== Given exercise ==
Print the listing below from its opening line through the line holding "(0.0, centre[1], PANEL_CENTRE_Z), TO_FRONT))", both ends included.

== Data segment ==
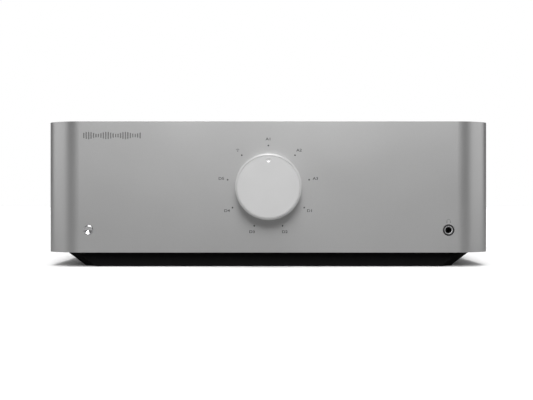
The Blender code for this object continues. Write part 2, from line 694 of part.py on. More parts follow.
def make_encoder(name, size, depth, front_y, bore_radius, bore_depth):
    """A square encoder body whose front bore takes the end of its shaft."""
    body = add_box(name, (size, depth, size), (0.0, front_y + depth / 2, PANEL_CENTRE_Z), BLACK_PLASTIC)
    cut(body, round_cutter(name + "_bore", bore_radius + RUN_GAP, 2 * bore_depth,
                           (0.0, front_y, PANEL_CENTRE_Z), TO_FRONT))


def make_control_board():
    """The upright board behind the front, from the power switch to just short of the jack."""
    left = BUTTON_X - CONTROL_BOARD_EDGE
    right = JACK_X - JACK_BODY_SIZE / 2 - SERVICE_GAP
    low = BUTTON_Z - CONTROL_BOARD_EDGE
    high = COVER_UNDER_Z - CONTROL_BOARD_TOP_GAP
    centre = ((left + right) / 2, CONTROL_BOARD_Y + BOARD_WALL / 2, (low + high) / 2)
    board = add_box("control_board", (right - left, BOARD_WALL, high - low), centre, CIRCUIT)
    cut(board, round_cutter("board_shaft_hole", SLEEVE_BORE_RADIUS + RUN_GAP, 4 * BOARD_WALL,
                            (0.0, centre[1], PANEL_CENTRE_Z), TO_FRONT))


def make_power_button():
    """The sprung round button, its return spring and the switch that it works."""
    face = (BUTTON_X, FRONT_Y, BUTTON_Z)
    collar_front = -(WRAP_WALL + FIT_GAP)
    collar_back = collar_front - COLLAR_THICKNESS
    switch_front = CONTROL_BOARD_Y - FIT_GAP - (SWITCH_RECESS + 2 * COLLAR_THICKNESS)
    stem_end = -(switch_front - FRONT_Y + STEM_ENTRY)
    profile = [
        (0.0, BUTTON_PROUD), (BUTTON_RADIUS, BUTTON_PROUD), (BUTTON_RADIUS, collar_front),
        (BUTTON_RADIUS + BUTTON_COLLAR, collar_front), (BUTTON_RADIUS + BUTTON_COLLAR, collar_back),
        (STEM_RADIUS, collar_back), (STEM_RADIUS, stem_end), (0.0, stem_end),
    ]
    smooth(add_turned("power_button", profile, face, TO_FRONT, KNOB_ALUMINIUM))
    depth = CONTROL_BOARD_Y - FIT_GAP - switch_front
    centre = (BUTTON_X, switch_front + depth / 2, BUTTON_Z)
    switch = add_box("power_switch", (SWITCH_SIZE, depth, SWITCH_SIZE), centre, BLACK_PLASTIC)
    cut(switch, round_cutter("stem_recess", STEM_RADIUS + RUN_GAP, 2 * SWITCH_RECESS,
                             (BUTTON_X, switch_front, BUTTON_Z), TO_FRONT, SMALL_STEPS))
    make_spring(FRONT_Y - collar_back + FIT_GAP, switch_front - FIT_GAP)


def make_spring(front_y, rear_y):
    """The button's return spring, coiled round its stem."""
    curve = bpy.data.curves.new("button_spring", 'CURVE')
    curve.dimensions = '3D'
    curve.bevel_depth = SPRING_WIRE_RADIUS
    curve.bevel_resolution = 0
    curve.use_fill_caps = True
    count = SPRING_TURNS * SPRING_STEPS_PER_TURN
    wire = curve.splines.new('POLY')
    wire.points.add(count)
    span = rear_y - front_y - 2 * SPRING_WIRE_RADIUS
    for step in range(count + 1):
        angle = math.tau * step / SPRING_STEPS_PER_TURN
        y = front_y + SPRING_WIRE_RADIUS + span * step / count
        x = BUTTON_X + SPRING_RADIUS * math.cos(angle)
        wire.points[step].co = (x, y, BUTTON_Z + SPRING_RADIUS * math.sin(angle), 1.0)
    spring = bpy.data.objects.new("button_spring", curve)
    curve.materials.append(STEEL)
    PARTS.objects.link(spring)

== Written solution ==
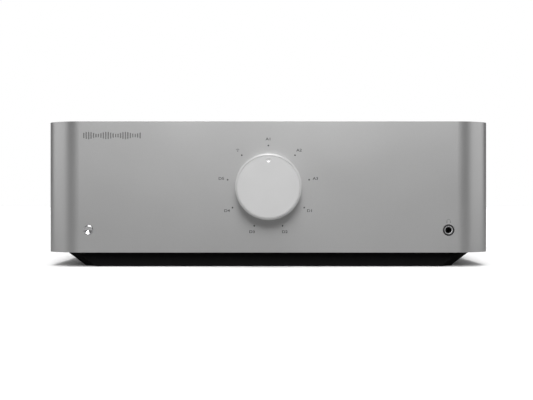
The Blender code for this object continues. Write part 2, from line 694 of part.py on. More parts follow.
def make_encoder(name, size, depth, front_y, bore_radius, bore_depth):
    """A square encoder body whose front bore takes the end of its shaft."""
    body = add_box(name, (size, depth, size), (0.0, front_y + depth / 2, PANEL_CENTRE_Z), BLACK_PLASTIC)
    cut(body, round_cutter(name + "_bore", bore_radius + RUN_GAP, 2 * bore_depth,
                           (0.0, front_y, PANEL_CENTRE_Z), TO_FRONT))


def make_control_board():
    """The upright board behind the front, from the power switch to just short of the jack."""
    left = BUTTON_X - CONTROL_BOARD_EDGE
    right = JACK_X - JACK_BODY_SIZE / 2 - SERVICE_GAP
    low = BUTTON_Z - CONTROL_BOARD_EDGE
    high = COVER_UNDER_Z - CONTROL_BOARD_TOP_GAP
    centre = ((left + right) / 2, CONTROL_BOARD_Y + BOARD_WALL / 2, (low + high) / 2)
    board = add_box("control_board", (right - left, BOARD_WALL, high - low), centre, CIRCUIT)
    cut(board, round_cutter("board_shaft_hole", SLEEVE_BORE_RADIUS + RUN_GAP, 4 * BOARD_WALL,
                            (0.0, centre[1], PANEL_CENTRE_Z), TO_FRONT))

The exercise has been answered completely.